There are two basic forms of annulment: an annulment in a Catholic Church and a civil annulment that is instituted by a local court system. The qualifications of a civil annulment will vary based on state, but there are several common grounds which will deem a marriage null and void. 
The basic reasons that will deliver a declaration of nullity are: if the marriage was entered into by one party through force, a threat, fraud, intoxication, or the concealment of vital information, such as the presence of children. An annulment will also be granted if one of the parties was underage at the time the marriage took place, or if the couple is closely related.
Legal Process

In the majority of states, the universal petition form used for divorce is also used to declare a marriage null and void. For an annulment, an individual simply checks the box for nullity rather than dissolution or divorce. These forms are obtained through your state or jurisdiction’s Family Law Division or county court.
The petition must be filed in the county of your residency, even if the marriage took place in another state. Similar to a divorce, there are filing fees attached to the submission of an annulment application. Typically annulments are mutual, meaning both parties will agree to declare the marriage void; however, if one party contests the initiation of an annulment, a hearing will be scheduled where both parties will present evidence to the state. 

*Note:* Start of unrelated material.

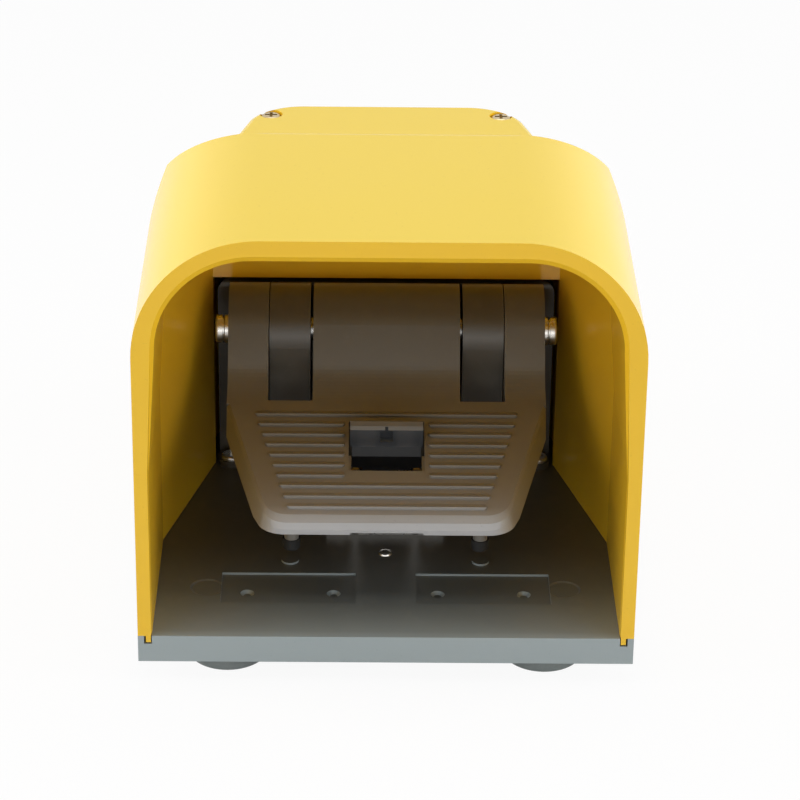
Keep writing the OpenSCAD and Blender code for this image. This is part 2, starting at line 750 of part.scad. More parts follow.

The state will in turn review the facts of the marriage (how it was commenced and under what pretenses it was agreed upon) and base the delivery of the annulment in relation to the qualifications which can legally declare the marriage null and void.
Catholic Annulment

The Catholic Church possesses strict rules about marriage that explicitly impede the ability to allow for remarriage. Catholics, to receive an annulment, must submit themselves to an annulment process if they wish to have a second marriage recognized by the Church. An annulment will be granted by the Catholic Church if the institution finds that the marriage was entered into without discretion, or without legitimate intentions to procreate, stay together until death, or remain faithful.